(Records that describe objects)

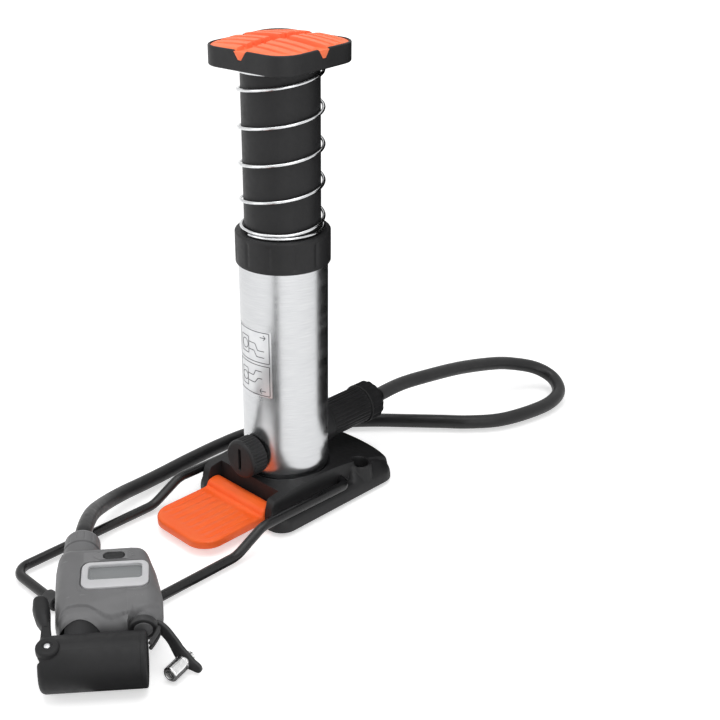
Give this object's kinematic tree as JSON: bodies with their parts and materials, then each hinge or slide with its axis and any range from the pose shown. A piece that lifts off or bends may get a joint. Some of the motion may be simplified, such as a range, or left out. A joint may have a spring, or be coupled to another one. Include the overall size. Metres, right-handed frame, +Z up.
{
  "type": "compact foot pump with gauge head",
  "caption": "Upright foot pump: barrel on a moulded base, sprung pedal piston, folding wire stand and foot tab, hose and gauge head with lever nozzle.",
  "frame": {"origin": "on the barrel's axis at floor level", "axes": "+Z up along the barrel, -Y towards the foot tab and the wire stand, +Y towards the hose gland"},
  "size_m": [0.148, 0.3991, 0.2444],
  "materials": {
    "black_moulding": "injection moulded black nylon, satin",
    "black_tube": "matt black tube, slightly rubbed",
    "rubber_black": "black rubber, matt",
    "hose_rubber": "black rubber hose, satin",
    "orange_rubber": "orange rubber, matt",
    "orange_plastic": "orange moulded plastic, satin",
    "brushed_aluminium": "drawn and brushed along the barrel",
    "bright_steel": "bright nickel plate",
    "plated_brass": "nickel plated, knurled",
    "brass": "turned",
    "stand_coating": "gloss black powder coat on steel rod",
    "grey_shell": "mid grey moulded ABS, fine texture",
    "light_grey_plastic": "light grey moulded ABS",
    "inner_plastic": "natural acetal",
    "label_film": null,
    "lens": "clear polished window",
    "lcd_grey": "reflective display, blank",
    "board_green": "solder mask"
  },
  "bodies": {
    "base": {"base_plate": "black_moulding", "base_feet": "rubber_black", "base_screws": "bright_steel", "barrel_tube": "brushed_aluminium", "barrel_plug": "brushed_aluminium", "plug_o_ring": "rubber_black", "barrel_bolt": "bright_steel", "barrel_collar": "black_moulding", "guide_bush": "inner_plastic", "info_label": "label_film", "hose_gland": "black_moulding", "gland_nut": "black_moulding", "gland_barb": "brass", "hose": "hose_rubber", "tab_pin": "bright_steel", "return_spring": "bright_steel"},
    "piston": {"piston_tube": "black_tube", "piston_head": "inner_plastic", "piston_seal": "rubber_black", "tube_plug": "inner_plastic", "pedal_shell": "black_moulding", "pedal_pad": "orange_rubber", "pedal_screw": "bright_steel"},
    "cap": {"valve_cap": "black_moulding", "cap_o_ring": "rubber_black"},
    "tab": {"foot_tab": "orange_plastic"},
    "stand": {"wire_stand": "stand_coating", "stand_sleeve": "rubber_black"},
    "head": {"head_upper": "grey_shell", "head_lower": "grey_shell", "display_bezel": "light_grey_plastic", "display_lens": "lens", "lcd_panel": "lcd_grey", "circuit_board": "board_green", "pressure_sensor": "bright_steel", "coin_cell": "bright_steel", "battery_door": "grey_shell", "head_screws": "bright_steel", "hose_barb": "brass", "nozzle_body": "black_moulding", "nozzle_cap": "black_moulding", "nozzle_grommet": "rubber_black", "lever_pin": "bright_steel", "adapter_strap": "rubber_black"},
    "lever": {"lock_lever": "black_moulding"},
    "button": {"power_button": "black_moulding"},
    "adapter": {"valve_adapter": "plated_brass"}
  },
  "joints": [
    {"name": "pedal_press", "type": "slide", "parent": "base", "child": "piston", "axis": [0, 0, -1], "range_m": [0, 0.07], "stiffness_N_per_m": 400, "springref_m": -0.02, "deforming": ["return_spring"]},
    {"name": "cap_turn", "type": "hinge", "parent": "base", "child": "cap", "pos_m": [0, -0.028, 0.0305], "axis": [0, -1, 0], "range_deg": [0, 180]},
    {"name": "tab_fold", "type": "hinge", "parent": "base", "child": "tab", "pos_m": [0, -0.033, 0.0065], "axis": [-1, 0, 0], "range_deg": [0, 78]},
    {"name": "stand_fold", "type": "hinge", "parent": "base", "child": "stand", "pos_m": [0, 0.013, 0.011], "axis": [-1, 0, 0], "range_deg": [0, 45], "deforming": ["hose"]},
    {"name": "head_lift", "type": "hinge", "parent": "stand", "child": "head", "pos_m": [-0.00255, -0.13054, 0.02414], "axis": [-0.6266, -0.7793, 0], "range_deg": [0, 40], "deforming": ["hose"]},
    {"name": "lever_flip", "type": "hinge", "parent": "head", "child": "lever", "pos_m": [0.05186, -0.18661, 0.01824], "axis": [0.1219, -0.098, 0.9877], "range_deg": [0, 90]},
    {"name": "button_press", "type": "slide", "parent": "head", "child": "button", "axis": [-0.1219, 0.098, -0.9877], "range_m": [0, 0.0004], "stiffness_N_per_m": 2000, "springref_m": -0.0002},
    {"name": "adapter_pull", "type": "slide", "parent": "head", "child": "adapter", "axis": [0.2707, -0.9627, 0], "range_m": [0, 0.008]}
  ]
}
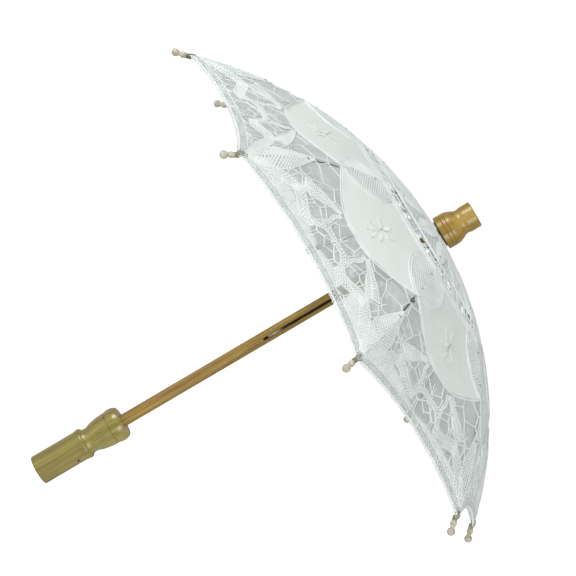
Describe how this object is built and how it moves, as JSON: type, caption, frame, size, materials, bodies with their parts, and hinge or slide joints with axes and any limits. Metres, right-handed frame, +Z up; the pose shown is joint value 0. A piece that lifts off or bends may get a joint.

Problem details >> Repeat each of the entries above precisely as given.

The result >>
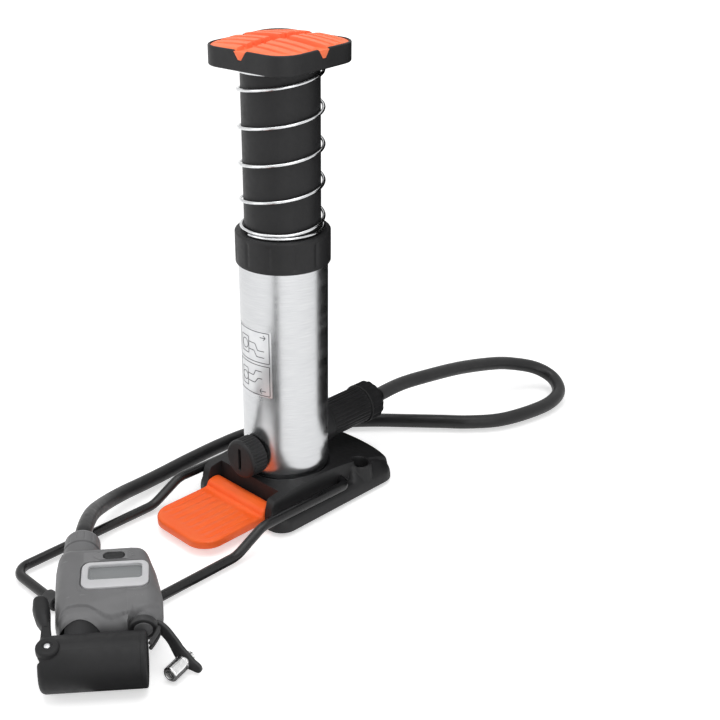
Give this object's kinematic tree as JSON: bodies with their parts and materials, then each hinge or slide with its axis and any range from the pose shown. A piece that lifts off or bends may get a joint. Some of the motion may be simplified, such as a range, or left out. A joint may have a spring, or be coupled to another one. Include the overall size. Metres, right-handed frame, +Z up.
{
  "type": "compact foot pump with gauge head",
  "caption": "Upright foot pump: barrel on a moulded base, sprung pedal piston, folding wire stand and foot tab, hose and gauge head with lever nozzle.",
  "frame": {"origin": "on the barrel's axis at floor level", "axes": "+Z up along the barrel, -Y towards the foot tab and the wire stand, +Y towards the hose gland"},
  "size_m": [0.148, 0.3991, 0.2444],
  "materials": {
    "black_moulding": "injection moulded black nylon, satin",
    "black_tube": "matt black tube, slightly rubbed",
    "rubber_black": "black rubber, matt",
    "hose_rubber": "black rubber hose, satin",
    "orange_rubber": "orange rubber, matt",
    "orange_plastic": "orange moulded plastic, satin",
    "brushed_aluminium": "drawn and brushed along the barrel",
    "bright_steel": "bright nickel plate",
    "plated_brass": "nickel plated, knurled",
    "brass": "turned",
    "stand_coating": "gloss black powder coat on steel rod",
    "grey_shell": "mid grey moulded ABS, fine texture",
    "light_grey_plastic": "light grey moulded ABS",
    "inner_plastic": "natural acetal",
    "label_film": null,
    "lens": "clear polished window",
    "lcd_grey": "reflective display, blank",
    "board_green": "solder mask"
  },
  "bodies": {
    "base": {"base_plate": "black_moulding", "base_feet": "rubber_black", "base_screws": "bright_steel", "barrel_tube": "brushed_aluminium", "barrel_plug": "brushed_aluminium", "plug_o_ring": "rubber_black", "barrel_bolt": "bright_steel", "barrel_collar": "black_moulding", "guide_bush": "inner_plastic", "info_label": "label_film", "hose_gland": "black_moulding", "gland_nut": "black_moulding", "gland_barb": "brass", "hose": "hose_rubber", "tab_pin": "bright_steel", "return_spring": "bright_steel"},
    "piston": {"piston_tube": "black_tube", "piston_head": "inner_plastic", "piston_seal": "rubber_black", "tube_plug": "inner_plastic", "pedal_shell": "black_moulding", "pedal_pad": "orange_rubber", "pedal_screw": "bright_steel"},
    "cap": {"valve_cap": "black_moulding", "cap_o_ring": "rubber_black"},
    "tab": {"foot_tab": "orange_plastic"},
    "stand": {"wire_stand": "stand_coating", "stand_sleeve": "rubber_black"},
    "head": {"head_upper": "grey_shell", "head_lower": "grey_shell", "display_bezel": "light_grey_plastic", "display_lens": "lens", "lcd_panel": "lcd_grey", "circuit_board": "board_green", "pressure_sensor": "bright_steel", "coin_cell": "bright_steel", "battery_door": "grey_shell", "head_screws": "bright_steel", "hose_barb": "brass", "nozzle_body": "black_moulding", "nozzle_cap": "black_moulding", "nozzle_grommet": "rubber_black", "lever_pin": "bright_steel", "adapter_strap": "rubber_black"},
    "lever": {"lock_lever": "black_moulding"},
    "button": {"power_button": "black_moulding"},
    "adapter": {"valve_adapter": "plated_brass"}
  },
  "joints": [
    {"name": "pedal_press", "type": "slide", "parent": "base", "child": "piston", "axis": [0, 0, -1], "range_m": [0, 0.07], "stiffness_N_per_m": 400, "springref_m": -0.02, "deforming": ["return_spring"]},
    {"name": "cap_turn", "type": "hinge", "parent": "base", "child": "cap", "pos_m": [0, -0.028, 0.0305], "axis": [0, -1, 0], "range_deg": [0, 180]},
    {"name": "tab_fold", "type": "hinge", "parent": "base", "child": "tab", "pos_m": [0, -0.033, 0.0065], "axis": [-1, 0, 0], "range_deg": [0, 78]},
    {"name": "stand_fold", "type": "hinge", "parent": "base", "child": "stand", "pos_m": [0, 0.013, 0.011], "axis": [-1, 0, 0], "range_deg": [0, 45], "deforming": ["hose"]},
    {"name": "head_lift", "type": "hinge", "parent": "stand", "child": "head", "pos_m": [-0.00255, -0.13054, 0.02414], "axis": [-0.6266, -0.7793, 0], "range_deg": [0, 40], "deforming": ["hose"]},
    {"name": "lever_flip", "type": "hinge", "parent": "head", "child": "lever", "pos_m": [0.05186, -0.18661, 0.01824], "axis": [0.1219, -0.098, 0.9877], "range_deg": [0, 90]},
    {"name": "button_press", "type": "slide", "parent": "head", "child": "button", "axis": [-0.1219, 0.098, -0.9877], "range_m": [0, 0.0004], "stiffness_N_per_m": 2000, "springref_m": -0.0002},
    {"name": "adapter_pull", "type": "slide", "parent": "head", "child": "adapter", "axis": [0.2707, -0.9627, 0], "range_m": [0, 0.008]}
  ]
}
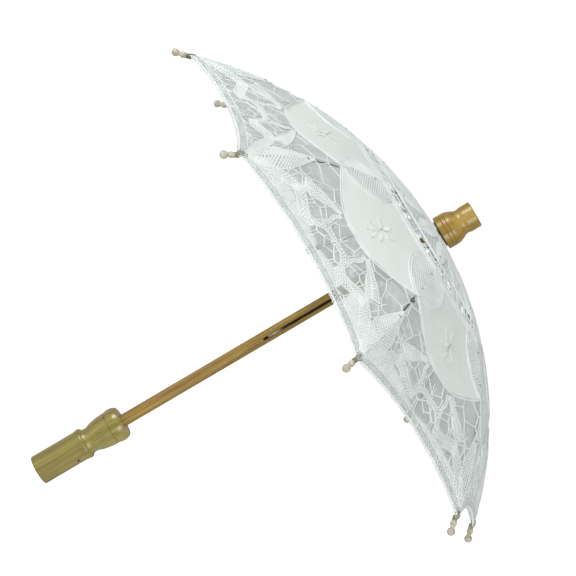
Describe how this object is built and how it moves, as JSON: type, caption, frame, size, materials, bodies with their parts, and hinge or slide joints with axes and any limits. Metres, right-handed frame, +Z up; the pose shown is joint value 0. A piece that lifts off or bends may get a joint.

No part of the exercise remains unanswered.